だとすると、現在2000人程度の合格者を3/4程度に減少(約2.5割の減少)させるべきだとの日弁連の主張に、躍起になってマスコミが牙を剥くのは、マスコミが馬鹿なのか、司法試験合格者減少に関して何らかの利害関係がマスコミにあるからとしか考えようがありません。
・さらに、有為な人材を集めるという意味では、先ほど述べた2番目の課題、お金と時間の問題も克服しなければならないと思っています。飛び級制度などの負担軽減とともに、司法修習生の経済的支援の問題は避けて通れないと考えています。日弁連は給費制の復活を求めていますが、私も元会長として、経済的負担を考えて法曹への道を諦めざるを得なかった多くの方々の現状などに心を痛めています。この点についてもきちっと議論をしていかなければならないと思っています。
ほかにも問題は多々ありますが、法科大学院制度については、現在、中央教育審議会で議論されていますが、乱立している法科大学院の数の絞り込み、教育内容の質、適正配置などプロセスとしての法曹養成の中核としてふさわしいものとするための改革に大いに関心があるところです。文部科学省からも、中央教育審議会における議論をその都度御報告いただき、ここでも議論をさせていただきたいと考えています。
(坂野のコメント)
元日弁連会長として心を痛めているのなら、もっとご自身が会長のときに日弁連を動かして下されば良かったのにと思うのは私だけではないはずです。ただ、非常に頭の良い宮﨑先生のことですから、(わたしから見れば手遅れの感はありますが)じっくりと機会を待っていたとの解釈も可能でしょう。

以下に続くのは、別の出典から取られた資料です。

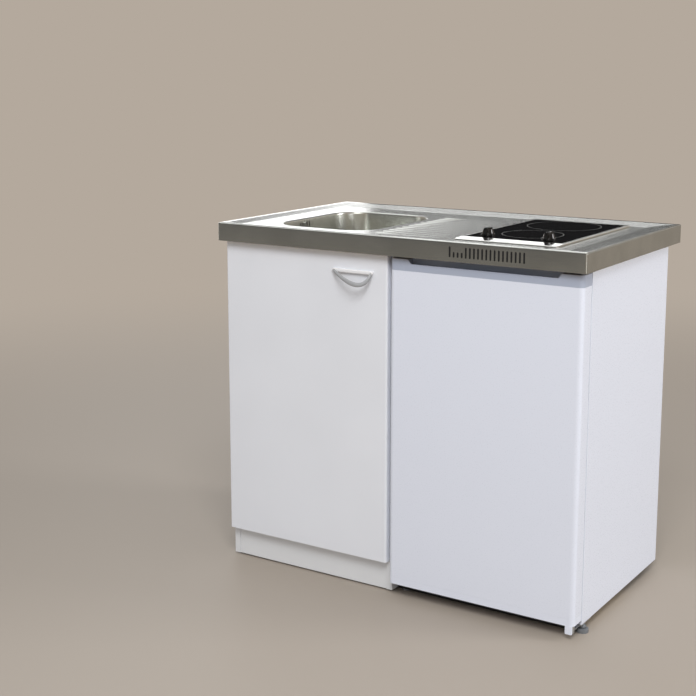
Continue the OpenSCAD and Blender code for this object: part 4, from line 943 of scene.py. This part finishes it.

ただ、ここでも法科大学院制度維持が前提のようです。先ほども述べたように、法科大学院制度が、司法に有為の人材を招くことの桎梏になっていることは明らかだと思われますが、どうしてそこまで法科大学院制度に拘らなければならないのか私には理解できません。確かに一度日弁連として法科大学院制度に賛成したのかもしれませんが、その時点での判断が間違いであれば直ちに過ちを認めて正しい道を選び直すことが最も必要なことなのではないでしょうか。

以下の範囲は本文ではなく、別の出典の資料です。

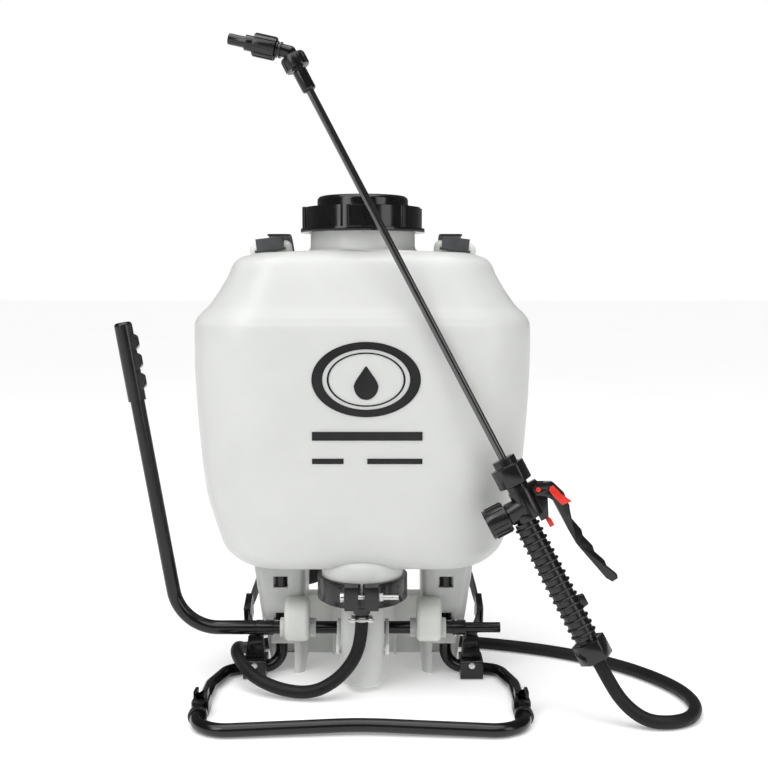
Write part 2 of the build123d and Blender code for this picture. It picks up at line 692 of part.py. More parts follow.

飛び級制度にも言及されていますが、飛び級制度はプロセスによる教育に反する制度ではないのでしょうか。
・法曹として社会で幅広く活躍できるようにするためには、司法修習の充実も必要です。実務修習の修習開始時における導入修習は必須と考えているところであります。また、取りまとめで指摘されているように、司法修習生は何ができるのか、何をすべきかを明らかにして、司法修習生の地位を明確にしていく、この点についても議論をさせていただければと思っております。
(坂野のコメント)
この点については異存はありません。しかし、今になってこのようなことを言い出さなければならないということは、理論と実務を架橋するという理想を掲げてスタートした法科大学院制度は少なくとも、理想通りには行かなかったということの証ではないかと思うのですが。